TÜRKİYE'DE DEPREMLE YAŞAMAK
* Türkiye coğrafi bakımdan Avrupa ve Asyayı birbirine bağlayan geçiş noktasıdır. Nüfus bakımından yoğun bir yerleşim merkezidir. Ve dünyanın en aktif deprem kuşaklarından birinde yer alır.
* Türkiye’nin bulunduğu coğrafyanın %90'ı deprem bölgesidir. Türkiye'nin önemli
kentlerinde birinci derece riskli kuşakta yer alır. Türkiye’de üç tane büyük fay hattı ve bölgesel olarak irili ufaklı bir çok fay hattı bulunur. Bu üç büyük fay hatları Kuzey Anadolu Fayı, Doğu Anadolu fay hattı ve Batı Anadolu fayıdır. Bu
üç büyük fay hatları Türkiye’de bir çok ili tehdit etmektedir.
* Kuzey Anadolu Fay Hattı (KAF), doğuda, Bingöl'ün Karlıova çöküntüsünden başlayıp batıda Bolu şehir merkezi civarında çatallanan ve önce iki, Geyve'nin batısında da üç ana kol boyunca Ege Denizi'nin kuzeyine kadar yay gibi uzanır. Ülkemizin en uzun ve en etkili fay hattıdır. KAF'ın uzunluğu yaklaşık 1200 km dir; genişliği ise 100 m ile 10 km arasında değişir.1992 yılındaki Erzincan, 1983 yılındaki Erzurum 1966 yılındaki Varto, 1999 yılında çok fazla can ve mal kaybına neden olan İzmit, Düzce ve Adapazarı depremleri bu fay kuşağında olmuşlardır.
* Doğu Anadolu Fay Hattı Türkiye'nin doğusunda büyük bir kırıktır. Fay, Anadolu Levhası ve Arap Levhası arasındaki sınır boyunca uzanmaktadır.Doğu Anadolu Fay Hattı, Ölü Deniz Çatlağı'nın kuzey sonunda Maraş Üçlü Bitişme'sinden başlayarak kuzeydoğu istikametinde işler ve Karlıova Üçlü Bitişme'sinde sona erer ki burada Kuzey Anadolu Fay Hattı ile buluşur.
* Batı Anadolu Fay Hattı (BAF), Anadolu'nun batısında doğu-batı uzanışlı, kuzeyden-güneye doğru sıralanan pek çok faydan oluşan deprem alanıdır.
* Bunun için Türkiye'de depremin yıkıcı riski ile yaşamaya alışmak lazım.

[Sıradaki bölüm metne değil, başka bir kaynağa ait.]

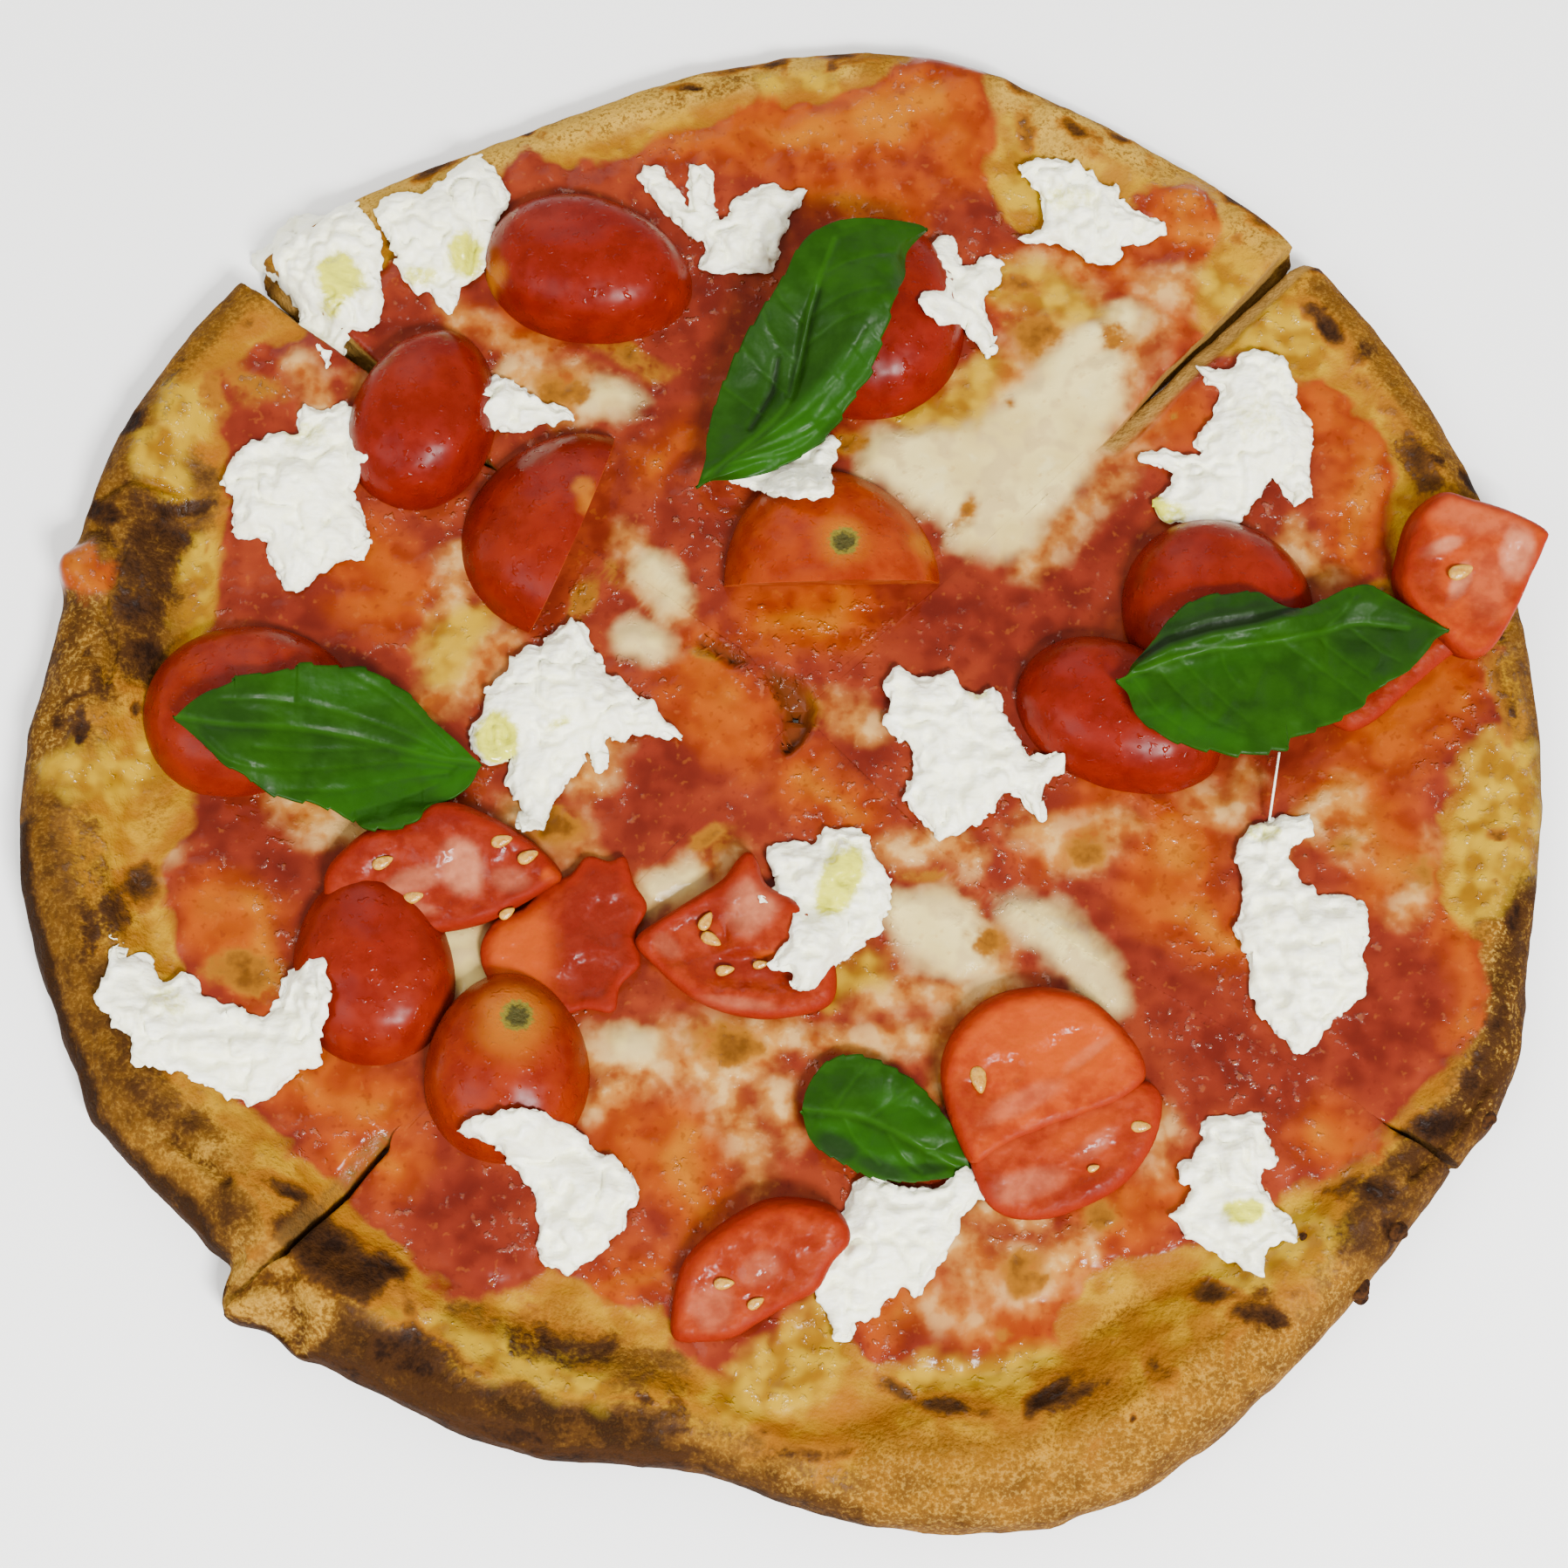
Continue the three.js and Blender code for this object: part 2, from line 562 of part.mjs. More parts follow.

Çarpık yapılaşmalar deprem açısından büyük tehlike oluşturmaktadır. Yaşadığınız mekanlar deprem riskine karşı dayanıklı yapılmalı yada yenilenmelidir. Deprem insanları öldürmez ama yapılan çürük yapılar insanlar için ölümcül tehlike arz eder.
* Türkiye'de depremlerde can kaybını ve maddi hasarları önlemenin ilk temeli eğitimden geçer. İnsanları deprem bilinci ile yetiştirmek gerekir. Bunun en güzel örneği japonya dır. Bu eğitim sistemi ilk öğretim sınıflarından başlamalıdır
* Türkiye’de depremle yaşamak hayat tarzı olması lazım. Depremin yıkıcı etkileri çok büyük yıkımlara neden olur. Eğer deprem bölgesine göre bilinçli yerleşim merkezleri ve konutlar yaparsak depremlerin yıkıcı etkisi çok az olur.